One might think these actions signal a new attitude in Masto’s office. But that doesn’t appear to be the case.
During the interview, Masto was asked whether lax enforcement by her office might be a factor in the increasingly frequent non-compliance surfacing around the state. Her lengthy answer, however, skirted that issue. She preferred, instead, to suggest that modifications to existing open-meeting law might be needed:
Are people just saying, “You know what, it doesn’t matter to us, because all they’re gonna do is just slap us on the wrist. We don’t have to really have to pay attention to it”…?
That does concern me. If that’s what people are thinking, then yeah, we need to look at what’s going on here with our statutes and our laws. And either strengthen it or make sure that people are aware that we’re looking at it and we are going to do what’s necessary.
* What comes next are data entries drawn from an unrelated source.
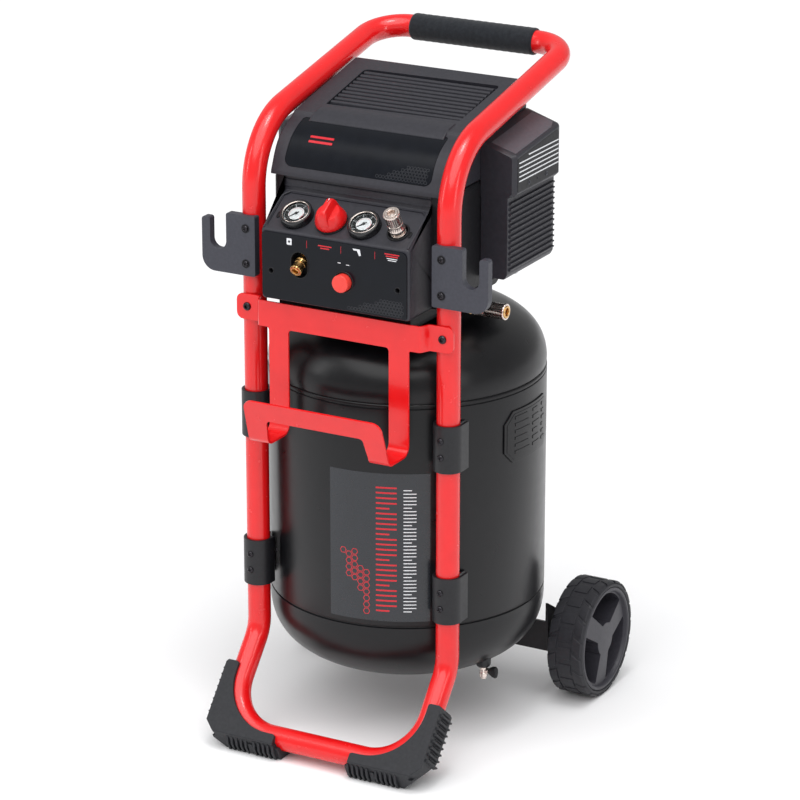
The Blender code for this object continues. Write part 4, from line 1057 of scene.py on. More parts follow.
def wheel_hub(label, body, spot, half, rim):
    """Moulded dish with three broad arms between kidney openings."""
    face = half - 0.0030
    disc = lathe([(0.0064, -half + 0.002), (0.0130, -half + 0.002), (0.0130, -0.010), (rim - 0.004, -0.010),
                  (rim - 0.004, -half + 0.001),
                  (rim, -half + 0.001), (rim, half - 0.0012), (rim - 0.0016, half - 0.0006),
                  (rim - 0.0036, half - 0.0006),
                  (rim - 0.0050, half - 0.0018), (rim - 0.0062, face - 0.0030), (0.0400, face - 0.0008),
                  (0.0200, face + 0.0008),
                  (0.0080, face + 0.0012), (0, face + 0.0012), (0, half - 0.0130), (0.0064, half - 0.0130)],
                  96, closed=True)
    cutters = []
    for k in range(3):
        mid = 54 + 120 * k
        outline = arc((0, 0), rim - 0.0085, mid - 46, mid + 46, 16)
        outline += arc((0, 0), 0.0235, mid + 28, mid - 28, 8)
        outline = soften(outline, [0.006 if i in (0, 16, 17, 25) else 0 for i in range(len(outline))], 5)
        cutters.append(prism(outline, -half - 0.01, half + 0.01, "Z"))
    shape = carve(disc, cutters)
    put("hub_dish_" + label, moved(shape, spot), HUB, body, ["hub_" + label], bevel=0.0010,
        steps=3, angle=35)
    # Backing disc and ribs behind the kidney openings, in darker moulding than the hub dish: painted shade
    # inside the openings.
    backing = lathe([(0.0135, -0.0120), (rim - 0.0045, -0.0120), (rim - 0.0045, -0.0135), (0.0135, -0.0135)],
                    64, closed=True)
    ribs = []
    for k in range(6):
        ribs.append(moved(block((0.0130, rim - 0.0045), (-0.0011, 0.0011), (-0.0122, -0.0060)),
                          turn(60 * k + 30, "Z")))
    put("hub_depth_" + label, moved(join([backing] + ribs), spot), DARK, body, bevel=0.0003)


# ---------------------------------------------------------------- housing
def deck_cut(x, radius, depth=0.012):
    return moved(lathe([(0, -depth), (radius, -depth), (radius, 0.02), (0, 0.02)], 40), DECK @ shift(x))


def port_outline(grow=0.0):
    half_w, rise = 0.0125 + grow, 0.0050
    return (arc((PORT_X, PORT_Z - 0.0005 + rise), half_w, 0, 180, 18)
            + arc((PORT_X, PORT_Z - 0.0005 - rise), half_w, 180, 360, 18))


FASCIA_SCREWS = ((-0.0957, 0.6777), (0.0959, 0.6785))


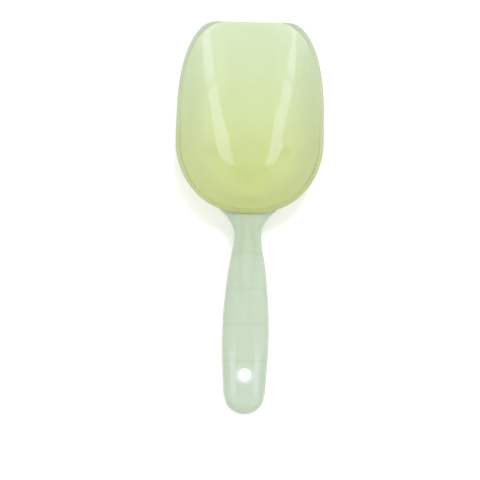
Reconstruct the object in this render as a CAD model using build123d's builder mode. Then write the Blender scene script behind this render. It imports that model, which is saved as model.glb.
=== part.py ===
"""Plastic ice scoop: a deep moulded bowl, and a hollow two-shell handle welded around the bowl's tang.

Frame: the origin is on the table, where the straight sides of the bowl end. +Y runs to the pouring lip,
+Z is up, and the scoop is mirrored about the plane x = 0. All sizes are in millimetres.
"""

from build123d import *
import os
from math import cos, isclose, pi, radians, sin, sqrt, tan

# Bowl. Its sides are straight from the lip back to the origin, where the rounded back begins.
# Its wall leaves the flat floor level, turns up through a quarter ellipse and is upright above that.
LIP_Y = 75.0
BACK_DEPTH = 40.3
BACK_POWER, BACK_ROUNDING = 1.8, 0.412
BOWL_HALF_WIDTH = 42.8
FLOOR_HALF_WIDTH = 14.9
FLOOR_LENGTH = 96.0
UPRIGHT_HEIGHT = 32.4
BOWL_WALL = 2.2

# Rim and lip. The rim rises from the lip to the back in one sweep that levels out at the back.
RIM_HEIGHT = 42.0
LIP_HEIGHT = 2.6
LIP_HALF_WIDTH = 25.1
LIP_CORNER_SLOPE = 38.0
LIP_CORNER_RADIUS = 9.0
RIM_EDGE_RADIUS = 0.6

# Handle, measured along its own axis from the root, which is at the bowl's back wall.
HANDLE_ROOT = (0.0, -40.0, 33.0)
HANDLE_TILT = 7.0
HANDLE_LENGTH = 116.2
ROOT_HALF_WIDTH, SWELL_HALF_WIDTH, END_HALF_WIDTH = 4.3, 13.5, 11.3
SWELL_AT, END_AT = 72.0, 107.4
FLARE_HALF_WIDTH, FLARE_LENGTH, FLARE_START = 10.4, 17.0, -2.0
NECK_TOP, SWELL_TOP = 6.4, 8.2
NECK_BOTTOM, SWELL_BOTTOM = 5.2, 6.2
HANDLE_WALL = 1.6

# Joints between the mouldings: a lap joint all round the shells, and a peg through the tang.
WELD_GAP = 0.05
LAP_DEPTH = 1.5
TANG_LENGTH, TANG_WIDTH, TANG_THICKNESS = 22.5, 9.0, 4.0
TANG_OVERLAP = 8.0
PEG_AT, PEG_RADIUS, PEG_TOP = 13.0, 2.0, 4.0
BOSS_RADIUS, BOSS_TOP, BOSS_BOTTOM = 3.6, 5.9, 4.2

# Cross ribs under the upper shell.
RIB_COUNT, RIB_FIRST, RIB_PITCH, RIB_THICKNESS = 4, 24.0, 20.6, 1.2

# Hanging hole: a tube that belongs to the upper shell and passes through the lower one.
HOLE_AT, HOLE_RADIUS, TUBE_WALL = 93.7, 4.2, 1.5
HOLE_EDGE_RADIUS = 0.8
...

But, from my perspective, we can only do what the law allows us to do. We are confined in that. Sort of restricted in that sense. That’s why I’m more willing to open it up and say, ‘What other tools do we need? What else do we need to look at to make sure that we are not only following the open meeting laws in their restrictions to use in the state, but the spirit of the open meeting law? It should not be negated or overlooked.”
Actually, Nevada’s open-meeting laws are remarkably sound and quite clear. What is missing is enforcement.
Masto has unilaterally expanded the discretion of her office to the extent that the law, under her tenure, is now at serious risk of becoming a dead letter.